(-) Introduction

The batch calculation option enables the analysis of sets of PDB entries.
As a starting point the calculation of mean amino acid distances is currently available.

We plan to add other calculation options, based on user requests.

(-) Request Status Report

It is not necessary to keep the Internet browser open until a calculation is finished.

On the batch calculation start page there is an option to view the status of any request.

Request ID:

If permanent cookies are enabled in your browser (at least for the JenaLib server), you can get a history report of all recent batch calculation requests that were started from your browser. Just click on the "go" button without providing a request ID.

If they are not enabled you can still get a status report for a specific request by entering the request ID. To be sure that you can access a request after closing your browser it is best to write down the request ID after starting a request. This will also allow you to view the results in a different browser (on a different computer). The results of a request are usually available for several days after it is finished.

(-) PDB Entry Selection

PDB entries are selected for a batch calculation request by providing a list of PDB codes.
One can either write or paste the list into the text input field or select a file containing the list.

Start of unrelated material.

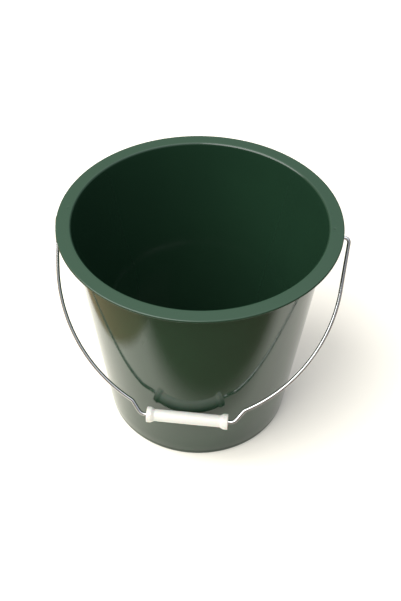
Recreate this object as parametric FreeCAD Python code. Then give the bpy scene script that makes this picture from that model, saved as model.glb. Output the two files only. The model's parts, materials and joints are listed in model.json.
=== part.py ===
import FreeCAD, Part
import math
import os

from FreeCAD import Rotation, Vector

# Feed bucket of about twelve litres: a moulded shell with a wide flat rim and two ears under
# it, a bent wire bail that swings in the ears, and a loose hand grip threaded on the wire.
# Origin: centre of the foot, on the ground. +X runs along the bail's pivots, +Z is up, and the
# bail hangs down at -Y with its grip lying against the wall. All sizes are in millimetres.

# Shell
height = 271.0           # ground to the top of the rim
mouth_r = 138.2          # outer face of the wall, carried up to the top of the rim
base_r = 108.4           # outer face of the wall, carried down to the ground
wall_t = 1.5
floor_t = 2.4
floor_lift = 6.0         # underside of the floor above the ground
floor_corner = 6.0       # rounding where the wall meets the floor inside
rim_w = 14.7             # width of the flat rim outside the wall
rim_t = 2.8
rim_top_edge = 1.2
rim_low_edge = 0.8
rim_root = 2.0           # fillet under the rim
mouth_edge = 2.8         # rounding of the inner edge
foot_h = 6.5             # height of the foot band
foot_inset = 0.8         # step from the wall in to the foot band
foot_step = 0.7          # height over which it steps
foot_ring = 4.0          # radial thickness of the ring that stands on the ground
foot_round = 2.2
recess_round = 2.0
ring_edge = 0.7          # inner edge of the ring

# Bail wire
wire_d = 4.0
head_d = 6.8             # upset head on each end of the wire
head_t = 1.8
head_gap = 4.8           # head to the underside of the rim
bend_r = 5.0             # centre line of the bend outside each ear
leg_clear = 2.3          # leg of the bail to the edge of the rim
leg_lean = 4.1           # degrees that each leg leans inward, away from the ear
bail_reach = 59.3        # axis of the grip beyond the edge of the rim, with the bail swung out flat
crank_out = 55.0         # degrees, rise of the crank beside the grip
crank_back = 26.0        # degrees, turn back into the long bow
crank_run = 11.2
crank_grip_r = 9.0
crank_bow_r = 8.0

# Grip
grip_len = 90.0
grip_mid_d = 13.8        # at the parting line, drafted to both ends
grip_end_d = 13.4
collar_d = 17.6
collar_len = 5.0
collar_cone = 3.6
collar_edge = 0.7
bore_edge = 0.35
grip_bore_gap = 0.3      # radial, wire to bore
grip_float = 2.2         # end of the grip to the crank, each side
rest_gap = 0.35          # grip to wall where it lies

# Ears
ear_w = 18.0
ear_web_t = 3.2
ear_inset = 2.9          # outer face of the ear inside the edge of the rim
ear_cheek_t = 2.2
ear_skirt = 7.0          # ear below the bore
ear_round = 4.0
bore_gap = 0.3           # radial, wire to bore
throat_w = 3.4           # slot that the wire is snapped up through
head_play = 1.9          # head to the web of the ear

# Worked out
rim_r = mouth_r + rim_w
taper = (mouth_r - base_r) / height
taper_angle = math.atan(taper)
wall_across = wall_t / math.cos(taper_angle)
rim_under = height - rim_t
floor_top = floor_lift + floor_t
pivot_z = rim_under - head_d / 2 - head_gap
ear_face = rim_r - ear_inset
web_in = ear_face - ear_web_t
bail_half = rim_r + leg_clear + wire_d / 2
bail_drop = rim_r + bail_reach


def wall_outer(z):
    """Radius of the wall's outer face at height z."""
    return base_r + taper * z


def wall_inner(z):
    """Radius of the wall's inner face at height z."""
    return wall_outer(z) - wall_across


def rounded_outline(corners):
    """A closed wire in the XZ plane through corners of (x, z, radius), each rounded by an arc."""
    points = [Vector(x, 0, z) for x, z, _ in corners]
    edges = []
    ends = []
    for i, (_, _, radius) in enumerate(corners):
        here = points[i]
        back = (points[i - 1] - here).normalize()
        on = (points[(i + 1) % len(points)] - here).normalize()
        if not radius:
            ends.append((here, here))
            continue
        half = back.getAngle(on) / 2
        reach = radius / math.tan(half)
        middle = (back + on).normalize() * (radius / math.sin(half) - radius)
        first = here + back * reach
        last = here + on * reach
        edges.append(Part.Arc(first, here + middle, last).toShape())
        ends.append((first, last))
    for i, (_, leaving) in enumerate(ends):
        edges.append(Part.makeLine(leaving, ends[(i + 1) % len(ends)][0]))
    return Part.Wire(Part.__sortEdges__(edges))


def turned(corners):
    """The solid that an outline of (radius, z, rounding) sweeps round the Z axis."""
    return Part.Face(rounded_outline(corners)).revolve(Vector(), Vector(0, 0, 1), 360)


def box(x, y, z):
    """A box from three (low, high) pairs."""
    low = Vector(x[0], y[0], z[0])
    return Part.makeBox(x[1] - x[0], y[1] - y[0], z[1] - z[0], low)


def make_cup():
    """Tapered wall, floor, stepped foot and flat rim, as one turned body."""
    foot_outer = wall_outer(foot_h) - foot_inset
    foot_inner = foot_outer - foot_ring
    step_top = foot_h + foot_step
    return turned([
        (0, floor_lift, 0),
        (foot_inner, floor_lift, recess_round),
        (foot_inner, 0, ring_edge),
        (foot_outer, 0, foot_round),
        (foot_outer, foot_h, 0),
        (wall_outer(step_top), step_top, 0),
        (wall_outer(rim_under), rim_under, rim_root),
        (rim_r, rim_under, rim_low_edge),
        (rim_r, height, rim_top_edge),
        (wall_inner(height), height, mouth_edge),
        (wall_inner(floor_top), floor_top, floor_corner),
        (0, floor_top, 0),
    ])


def make_ear(side):
    """A hollow lug under the rim, open below: its web holds the wire, its pocket the head."""
    bore_r = wire_d / 2 + bore_gap
    low = pivot_z - bore_r - ear_skirt
    into_rim = rim_under + rim_t / 2
    start = wall_inner(low)
    block = box((start, ear_face), (-ear_w / 2, ear_w / 2), (low, into_rim))
    lower_edges = [
        edge for edge in block.Edges
        if abs(edge.BoundBox.ZMax - low) < 1e-6 and edge.BoundBox.XLength > 1
    ]
    block = block.makeFillet(ear_round, lower_edges)
    pocket_half = ear_w / 2 - ear_cheek_t
    pocket = box((start, web_in), (-pocket_half, pocket_half), (low - 1, rim_under))
    bore = Part.makeCylinder(bore_r, ear_face, Vector(0, 0, pivot_z), Vector(1, 0, 0))
    throat = box((web_in - 1, ear_face + 1), (-throat_w / 2, throat_w / 2), (low - 1, pivot_z))
    ear = block.cut(pocket).cut(bore).cut(throat)
    inside = Part.makeCone(wall_outer(0) - wall_t / 2, wall_outer(height) - wall_t / 2, height)
    ear = ear.cut(inside)
    if side < 0:
        ear = ear.mirror(Vector(), Vector(1, 0, 0))
    return ear


def make_shell():
    """The whole moulding."""
    shell = make_cup().fuse([make_ear(1), make_ear(-1)])
    return shell.removeSplitter()


def bail_moves():
    """Half of the bail's centre line from the middle of the grip outwards, as lines and arcs."""
    out = math.radians(crank_out)
    bow = out - math.radians(crank_back)
    leg = math.radians(90 - leg_lean)
    width = grip_len / 2 + grip_float + crank_grip_r * math.sin(out) + crank_run * math.cos(out)
    width += crank_bow_r * (math.sin(out) - math.sin(bow)) - bend_r * math.sin(leg)
    rise = crank_grip_r * (1 - math.cos(out)) + crank_run * math.sin(out)
    rise += crank_bow_r * (math.cos(bow) - math.cos(out)) + bend_r * (1 + math.cos(leg))
    # The long bow's radius and the straight leg's length fill what is left of width and rise.
    across = bail_half - bend_r - width
    down = bail_drop - rise
    bow_u = math.sin(leg) - math.sin(bow)
    bow_v = math.cos(bow) - math.cos(leg)
    det = bow_u * math.sin(leg) - bow_v * math.cos(leg)
    bow_r = (across * math.sin(leg) - down * math.cos(leg)) / det
    leg_len = (bow_u * down - bow_v * across) / det
    head_start = web_in - head_play - head_t
    print("bow radius %.2f, straight leg %.2f" % (bow_r, leg_len))
    return [
        ("line", grip_len / 2 + grip_float),
        ("arc", crank_grip_r, out),
        ("line", crank_run),
        ("arc", crank_bow_r, bow - out),
        ("arc", bow_r, leg - bow),
        ("line", leg_len),
        ("arc", bend_r, math.pi - leg),
        ("line", bail_half - bend_r - head_start),
    ]


def trace(moves, start):
    """Edges of a path in the XZ plane that sets out along +X from start; arcs turn up or down."""
    edges = []
    here = start
    heading = 0.0
    for move in moves:
        ahead = Vector(math.cos(heading), 0, math.sin(heading))
        if move[0] == "line":
            there = here + ahead * move[1]
            edges.append(Part.makeLine(here, there))
        else:
            radius, turn = move[1], move[2]
            left = Vector(-ahead.z, 0, ahead.x) * math.copysign(radius, turn)
            centre = here + left
            swing = Rotation(Vector(0, -1, 0), math.degrees(turn))
            half_swing = Rotation(Vector(0, -1, 0), math.degrees(turn) / 2)
            there = centre + swing.multVec(here - centre)
            middle = centre + half_swing.multVec(here - centre)
            edges.append(Part.Arc(here, middle, there).toShape())
            heading += turn
        here = there
    return edges


def rest_angle():
    """Angle of the hanging bail below the horizontal, where the grip lies on the wall."""
    along = math.cos(taper_angle) * wall_outer(pivot_z) + grip_mid_d / 2 + rest_gap
    return taper_angle + math.acos(along / bail_drop)


def hang(shape):
    """Swings a shape modelled straight below the pivots forward to where the bail rests."""
    hung = shape.copy()
    hung.rotate(Vector(0, 0, pivot_z), Vector(1, 0, 0), math.degrees(rest_angle()) - 90)
    return hung


def make_bail():
    """Round wire swept along its bent path, with an upset head on each end."""
    low = Vector(0, 0, pivot_z - bail_drop)
    half = Part.Wire(trace(bail_moves(), low))
    section = Part.Wire(Part.makeCircle(wire_d / 2, low, Vector(1, 0, 0)))
    wire = half.makePipeShell([section], True, False)
    head_start = web_in - head_play - head_t
    head = Part.makeCylinder(head_d / 2, head_t, Vector(head_start, 0, pivot_z), Vector(1, 0, 0))
    right = wire.fuse(head)
    left = right.mirror(Vector(), Vector(1, 0, 0))
    return hang(right.fuse(left).removeSplitter())


def make_grip():
    """A tube drafted both ways from its middle, with a collar at each end and a plain bore."""
    bore = wire_d / 2 + grip_bore_gap
    end = grip_len / 2
    neck = end - collar_len - collar_cone
    half = [
        (grip_end_d / 2, neck, 0.0),
        (collar_d / 2, end - collar_len, 0.0),
        (collar_d / 2, end, collar_edge),
        (bore, end, bore_edge),
    ]
    other_half = [(x, -z, radius) for x, z, radius in reversed(half)]
    grip = turned([(grip_mid_d / 2, 0, 0)] + half + other_half)
    grip.rotate(Vector(), Vector(0, 1, 0), 90)
    grip.translate(Vector(0, 0, pivot_z - bail_drop))
    return hang(grip)


def main():
    os.makedirs("parts", exist_ok=True)
    parts = {
        "bucket_shell": make_shell(),
        "bail_wire": make_bail(),
        "hand_grip": make_grip(),
    }
    for name, shape in parts.items():
        if len(shape.Solids) != 1 or not shape.isValid():
            raise ValueError(name + " is not one valid solid")
        shape.Solids[0].exportStep("parts/" + name + ".step")
        print(name, "%.1f cm3" % (shape.Volume / 1000))
    angle = rest_angle()
    forward = bail_drop * math.cos(angle)
    down = bail_drop * math.sin(angle)
    print("bail rests %.3f degrees below the horizontal" % math.degrees(angle))
    print("grip axis at y %.3f, z %.3f; pivots at z %.3f" % (-forward, pivot_z - down, pivot_z))


main()
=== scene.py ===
import json
import math

import bmesh
import bpy
from mathutils import Matrix, Vector


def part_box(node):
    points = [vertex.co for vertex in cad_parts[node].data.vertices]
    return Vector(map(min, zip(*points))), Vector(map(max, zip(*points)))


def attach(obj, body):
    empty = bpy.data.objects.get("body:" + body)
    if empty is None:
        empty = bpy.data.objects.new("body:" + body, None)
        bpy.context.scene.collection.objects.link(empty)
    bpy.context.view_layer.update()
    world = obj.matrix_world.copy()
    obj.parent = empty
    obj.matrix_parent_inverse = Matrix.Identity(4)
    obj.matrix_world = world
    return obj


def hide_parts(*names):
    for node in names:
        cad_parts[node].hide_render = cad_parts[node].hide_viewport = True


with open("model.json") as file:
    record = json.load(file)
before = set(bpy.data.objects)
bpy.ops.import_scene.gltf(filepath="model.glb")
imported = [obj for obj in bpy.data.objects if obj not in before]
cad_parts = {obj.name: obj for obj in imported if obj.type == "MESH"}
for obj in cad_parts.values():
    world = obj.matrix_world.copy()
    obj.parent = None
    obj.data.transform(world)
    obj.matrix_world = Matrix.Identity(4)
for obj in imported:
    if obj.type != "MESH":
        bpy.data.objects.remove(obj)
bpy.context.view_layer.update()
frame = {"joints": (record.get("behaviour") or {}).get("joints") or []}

# ---- Bucket shell -------------------------------------------------------------------------
# One injection moulding in dark green polypropylene: tapered wall, raised floor on a foot
# ring, wide flat rim and two hollow ears under the rim. It comes off a polished mould, so the
# wall is glossy, and the flat of the rim is a little duller.

MM = 0.001
shell_low, shell_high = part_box("bucket_shell")
RIM_R = shell_high.x
RIM_TOP = shell_high.z
RIM_WIDE = 14.7 * MM
RIM_THICK = 2.8 * MM
RIM_UNDER = RIM_TOP - RIM_THICK
MOUTH_R = RIM_R - RIM_WIDE
BASE_R = 108.4 * MM
WALL_THICK = 1.5 * MM
FLOOR_UNDER = 6.0 * MM
FLOOR_THICK = 2.4 * MM
FLOOR_TOP = FLOOR_UNDER + FLOOR_THICK
FOOT_HIGH = 6.5 * MM
FOOT_STEP = 0.7 * MM
FOOT_INSET = 0.8 * MM
FOOT_RING = 4.0 * MM
TAPER = (MOUTH_R - BASE_R) / RIM_TOP
TURNS = 480
WALL_STEP = 12 * MM
RIM_STEP = 0.8 * MM
SHARP_ANGLE = 40


def wall_outer(z):
    """Radius of the wall's outer face at height z."""
    return BASE_R + TAPER * z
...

If only the PDB code is provided, all available chains are used for the calculation.
If a chain identifier is appended to the PDB code, only this chain is used for the calculation.

A chain identifier can either be appended directly to the PDB code ("1lflA") or by an underscore ("1lfl_A") or by a space character ("1lfl A").

There are 3 different list formats accepted:

(-) Mean Amino Acid Distance

The mean distance between the alpha-carbon atoms of amino acids within a protein chain (not between different chains) is determined for a set of PDB entries.

The distance calculation is performed by using the ncont program of the crystallographic program suite CCP4.

The individual distances provided by ncont are used for averaging over each individual chain and for averaging over all chains of all entries. Averaging (mean distance, median distance) is done for all amino acid pairs or amino acid group pairs that were selected in the submission form.

The amino acid selection can be made in 3 different ways:

  1. By an amino acid pair
    One can select either a specific amino acid or "any" amino acid for each half of the pair.
    If "any" is selected, all available standard and non-standard amino acids are included.
    example: Asparagine (Asp,D)
    Glutamine (Gln,Q)

    Averaging is done for each individual amino acid pair.

  2. By a predefined amino acid group pair
    One can select predefined sets of amino acids for each half of the pair, according to the amino acid classification by Russell, Betts & Barnes.
    example: Aromatic (F,H,W,Y)
    Charged (D,E,H,K,R)

    Averaging is done for the whole group pair and not for the individual amino acid pairs.

  3. By a user-defined amino acid group pair
    One can define a customized group for each half of the pair by supplying a comma-separated list of amino acids. By this way also specific non-standard amino acids (e.g.: MSE) can be included.
    The amino acids can be specified either by three-letter or one-letter codes.
    example: Asp,Glu

    Averaging is done for the whole group pair and not for the individual amino acid pairs.

The selection of PDB entries for the distance calculation is described in the section PDB Entry Selection above.

Be aware that the mean distance calculation may take several hours or even much longer.

The running time depends on the number of individual distances that must be determined. And this number strongly depends on the following parameters (besides the JenaLib server usage):

Tyr-Leu Positive-Negative Any-Any
Code Entry Count Chain Count Residue Count Time Distance Count Time Distance Count Time Distance Count
1bl0 1 1 116 <1 sec 72 <1 sec 330 7 sec 6670
1deh_A 1 1 374 <1 sec 174 <1 sec 1800 18 sec 69751
1deh 1 2 748 <1 sec 348 <1 sec 3600 30 sec 139502
- 100 141 24739 25 sec 13419 38 sec 79503 9 min 2519076
- 2000 3951 837877 11 min 820226 25 min 4455477 7 hours 137350398

The results are available in 2 different formats:

The HTML result page contains the request status information, a table averaging over all entries and a table averaging chain-specifically.
The individual distances are not included because the page size would become very large, even for a few PDB entries.

In CSV format (tab separated values, suitable for importing the results into spreadsheat programs like Microsoft Excel) there are three independant data files available:

  1. averaging over all entries
  2. chain-specific averaging
  3. individual distances
Because the data files can become very large, we recommend to download them as a compressed ZIP archive. The content of the ZIP archive can be selected freely.